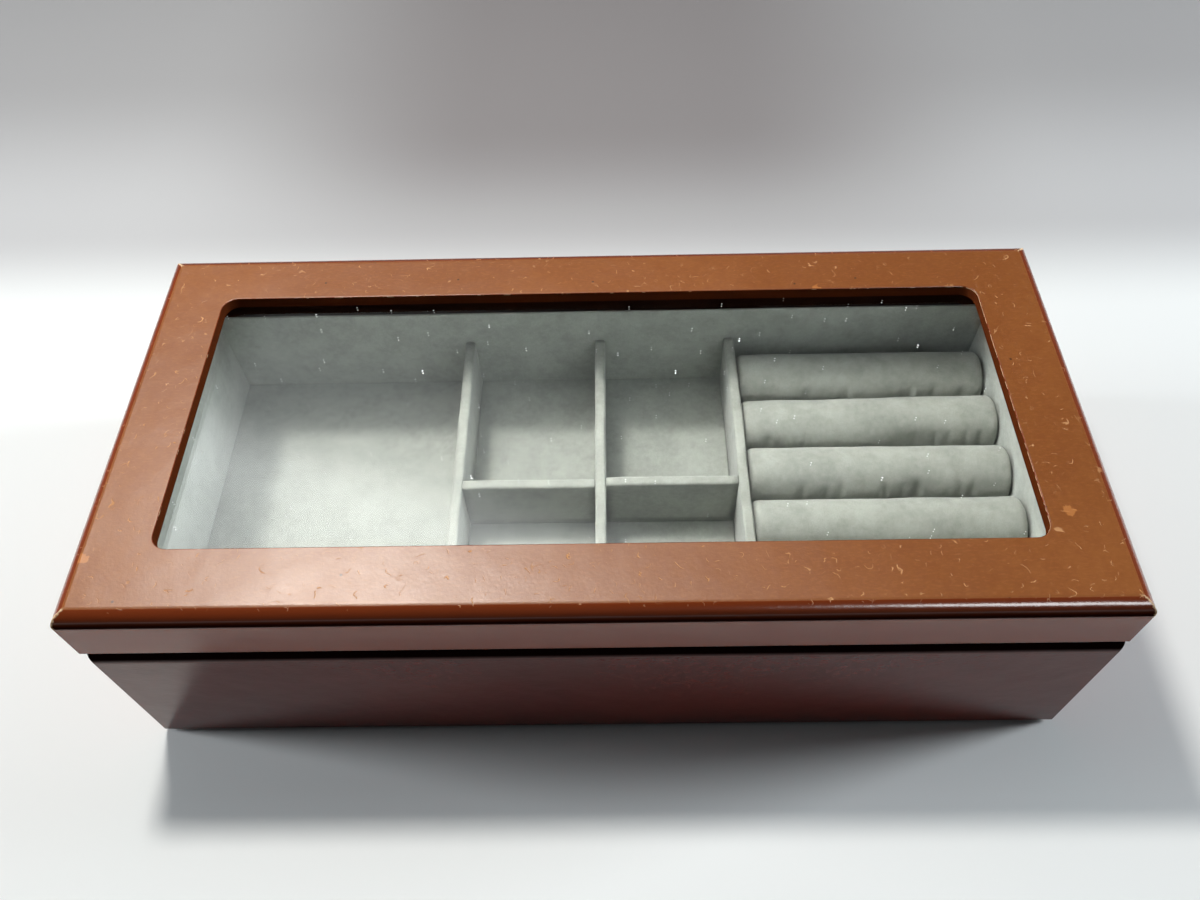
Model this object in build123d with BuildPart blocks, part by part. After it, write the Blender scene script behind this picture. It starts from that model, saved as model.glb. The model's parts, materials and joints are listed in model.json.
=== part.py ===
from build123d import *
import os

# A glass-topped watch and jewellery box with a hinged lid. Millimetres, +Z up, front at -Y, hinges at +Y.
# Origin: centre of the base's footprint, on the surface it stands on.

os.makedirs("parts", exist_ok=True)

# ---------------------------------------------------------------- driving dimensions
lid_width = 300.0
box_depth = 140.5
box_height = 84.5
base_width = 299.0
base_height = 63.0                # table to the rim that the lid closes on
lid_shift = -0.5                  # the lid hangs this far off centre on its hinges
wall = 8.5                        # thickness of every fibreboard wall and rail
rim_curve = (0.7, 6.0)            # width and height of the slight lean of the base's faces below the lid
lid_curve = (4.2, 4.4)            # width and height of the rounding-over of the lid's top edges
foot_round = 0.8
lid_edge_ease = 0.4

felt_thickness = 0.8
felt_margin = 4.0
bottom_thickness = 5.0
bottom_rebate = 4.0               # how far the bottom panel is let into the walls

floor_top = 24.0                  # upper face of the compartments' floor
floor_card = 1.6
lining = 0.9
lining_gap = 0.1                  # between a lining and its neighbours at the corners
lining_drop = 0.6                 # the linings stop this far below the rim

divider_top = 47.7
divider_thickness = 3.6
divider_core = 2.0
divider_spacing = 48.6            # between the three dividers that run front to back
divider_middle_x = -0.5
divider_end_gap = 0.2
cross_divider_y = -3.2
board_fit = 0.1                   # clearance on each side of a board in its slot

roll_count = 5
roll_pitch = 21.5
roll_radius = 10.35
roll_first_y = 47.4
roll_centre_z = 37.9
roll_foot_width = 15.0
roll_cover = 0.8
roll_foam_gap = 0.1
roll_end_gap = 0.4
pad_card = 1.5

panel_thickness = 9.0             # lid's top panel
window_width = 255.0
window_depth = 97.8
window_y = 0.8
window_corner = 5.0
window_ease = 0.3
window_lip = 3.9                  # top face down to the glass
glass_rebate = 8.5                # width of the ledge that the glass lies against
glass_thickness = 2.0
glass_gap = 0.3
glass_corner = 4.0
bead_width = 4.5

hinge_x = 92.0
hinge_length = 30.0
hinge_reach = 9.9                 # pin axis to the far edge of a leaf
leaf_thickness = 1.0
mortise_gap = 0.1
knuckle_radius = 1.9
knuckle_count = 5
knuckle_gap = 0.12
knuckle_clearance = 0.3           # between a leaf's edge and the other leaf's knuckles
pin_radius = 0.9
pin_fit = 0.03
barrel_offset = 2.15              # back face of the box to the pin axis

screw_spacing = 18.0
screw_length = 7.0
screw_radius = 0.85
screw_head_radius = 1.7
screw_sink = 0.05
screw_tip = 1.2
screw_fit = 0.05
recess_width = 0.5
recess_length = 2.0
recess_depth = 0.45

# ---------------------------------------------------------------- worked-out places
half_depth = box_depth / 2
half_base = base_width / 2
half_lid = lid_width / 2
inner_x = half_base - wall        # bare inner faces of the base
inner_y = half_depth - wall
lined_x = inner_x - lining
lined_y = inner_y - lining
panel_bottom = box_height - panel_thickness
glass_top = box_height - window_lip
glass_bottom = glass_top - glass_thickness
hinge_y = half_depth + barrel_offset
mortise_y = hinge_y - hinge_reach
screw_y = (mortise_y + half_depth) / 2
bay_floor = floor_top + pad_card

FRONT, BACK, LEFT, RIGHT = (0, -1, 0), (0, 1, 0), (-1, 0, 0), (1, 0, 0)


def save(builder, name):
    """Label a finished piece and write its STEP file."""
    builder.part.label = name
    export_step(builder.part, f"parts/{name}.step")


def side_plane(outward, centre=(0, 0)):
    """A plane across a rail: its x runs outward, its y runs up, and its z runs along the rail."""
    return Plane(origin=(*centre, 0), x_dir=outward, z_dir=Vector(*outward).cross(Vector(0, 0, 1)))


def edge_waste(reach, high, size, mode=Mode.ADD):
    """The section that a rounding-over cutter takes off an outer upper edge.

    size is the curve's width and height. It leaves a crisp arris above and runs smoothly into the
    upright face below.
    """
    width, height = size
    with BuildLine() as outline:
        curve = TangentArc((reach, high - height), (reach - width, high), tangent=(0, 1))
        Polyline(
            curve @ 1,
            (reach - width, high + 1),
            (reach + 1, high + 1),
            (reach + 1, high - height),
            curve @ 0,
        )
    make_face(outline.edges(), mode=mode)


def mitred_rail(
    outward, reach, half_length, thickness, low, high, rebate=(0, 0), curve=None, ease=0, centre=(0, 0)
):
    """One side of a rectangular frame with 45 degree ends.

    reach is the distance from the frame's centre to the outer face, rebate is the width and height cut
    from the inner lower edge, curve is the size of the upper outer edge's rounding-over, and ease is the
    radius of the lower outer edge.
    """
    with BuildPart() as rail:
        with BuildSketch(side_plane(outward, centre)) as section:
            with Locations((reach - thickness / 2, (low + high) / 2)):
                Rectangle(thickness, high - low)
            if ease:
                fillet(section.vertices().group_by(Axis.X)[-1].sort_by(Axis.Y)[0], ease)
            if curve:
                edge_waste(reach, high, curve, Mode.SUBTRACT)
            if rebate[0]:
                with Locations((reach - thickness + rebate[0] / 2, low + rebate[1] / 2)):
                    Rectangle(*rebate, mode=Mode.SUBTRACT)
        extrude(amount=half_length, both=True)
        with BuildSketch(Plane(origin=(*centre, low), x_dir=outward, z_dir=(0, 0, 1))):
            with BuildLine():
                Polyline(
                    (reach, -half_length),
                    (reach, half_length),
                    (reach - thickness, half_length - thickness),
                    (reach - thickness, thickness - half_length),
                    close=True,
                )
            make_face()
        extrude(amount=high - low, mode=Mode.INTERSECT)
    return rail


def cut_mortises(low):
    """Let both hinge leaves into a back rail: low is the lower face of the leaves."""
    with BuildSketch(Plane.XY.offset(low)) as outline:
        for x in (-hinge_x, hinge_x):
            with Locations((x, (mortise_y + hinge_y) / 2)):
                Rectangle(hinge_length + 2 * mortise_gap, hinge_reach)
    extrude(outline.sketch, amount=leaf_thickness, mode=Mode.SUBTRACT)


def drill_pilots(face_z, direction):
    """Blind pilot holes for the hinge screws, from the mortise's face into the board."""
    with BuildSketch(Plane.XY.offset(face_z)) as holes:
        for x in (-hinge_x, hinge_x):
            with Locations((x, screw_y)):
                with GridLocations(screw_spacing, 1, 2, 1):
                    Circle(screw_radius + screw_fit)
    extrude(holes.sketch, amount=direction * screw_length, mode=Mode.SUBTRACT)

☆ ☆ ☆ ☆

**PROBLEM DETAILS**
From the first line of the data above to the line holding "lining_drop = 0.6", reproduce each line exactly; emit no other lines.

**EXPECTED ANSWER**
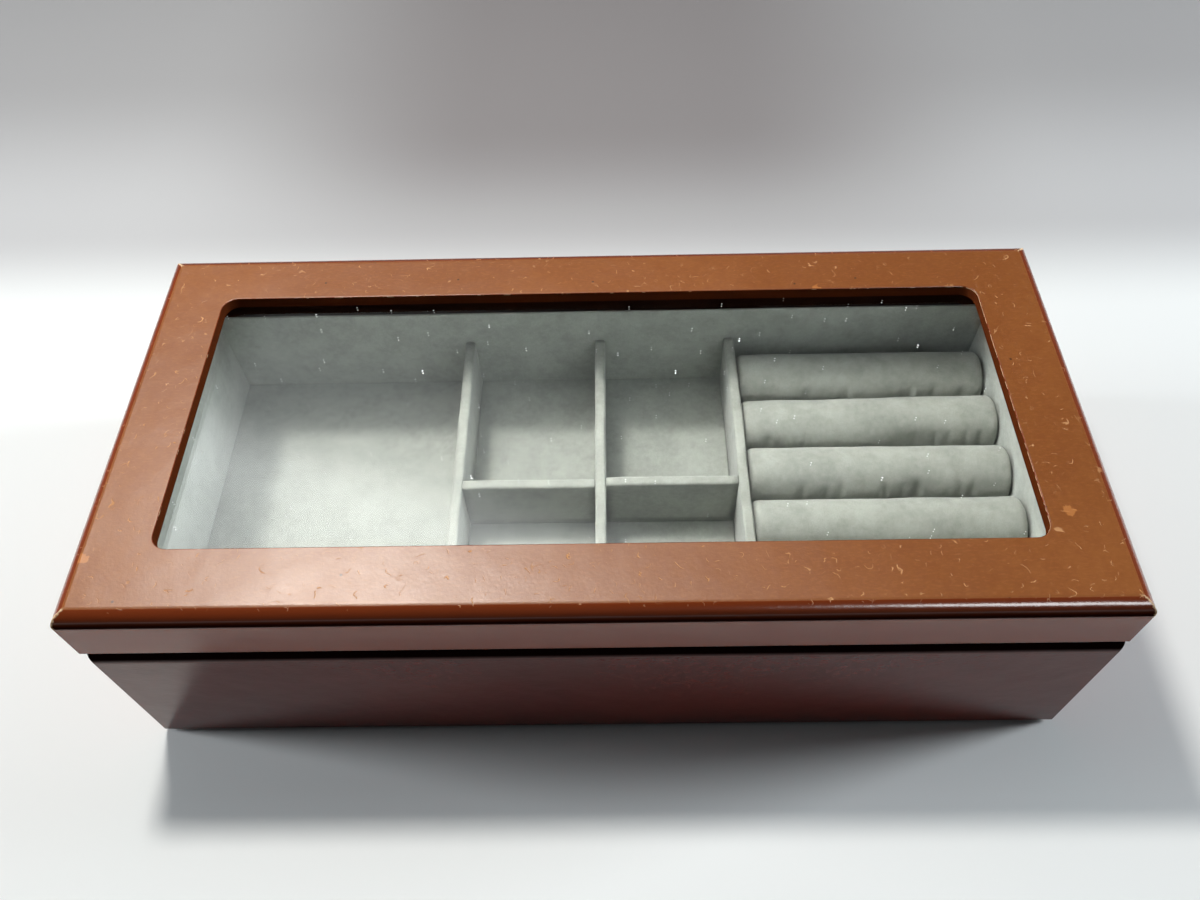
Model this object in build123d with BuildPart blocks, part by part. After it, write the Blender scene script behind this picture. It starts from that model, saved as model.glb. The model's parts, materials and joints are listed in model.json.
=== part.py ===
from build123d import *
import os

# A glass-topped watch and jewellery box with a hinged lid. Millimetres, +Z up, front at -Y, hinges at +Y.
# Origin: centre of the base's footprint, on the surface it stands on.

os.makedirs("parts", exist_ok=True)

# ---------------------------------------------------------------- driving dimensions
lid_width = 300.0
box_depth = 140.5
box_height = 84.5
base_width = 299.0
base_height = 63.0                # table to the rim that the lid closes on
lid_shift = -0.5                  # the lid hangs this far off centre on its hinges
wall = 8.5                        # thickness of every fibreboard wall and rail
rim_curve = (0.7, 6.0)            # width and height of the slight lean of the base's faces below the lid
lid_curve = (4.2, 4.4)            # width and height of the rounding-over of the lid's top edges
foot_round = 0.8
lid_edge_ease = 0.4

felt_thickness = 0.8
felt_margin = 4.0
bottom_thickness = 5.0
bottom_rebate = 4.0               # how far the bottom panel is let into the walls

floor_top = 24.0                  # upper face of the compartments' floor
floor_card = 1.6
lining = 0.9
lining_gap = 0.1                  # between a lining and its neighbours at the corners
lining_drop = 0.6                 # the linings stop this far below the rim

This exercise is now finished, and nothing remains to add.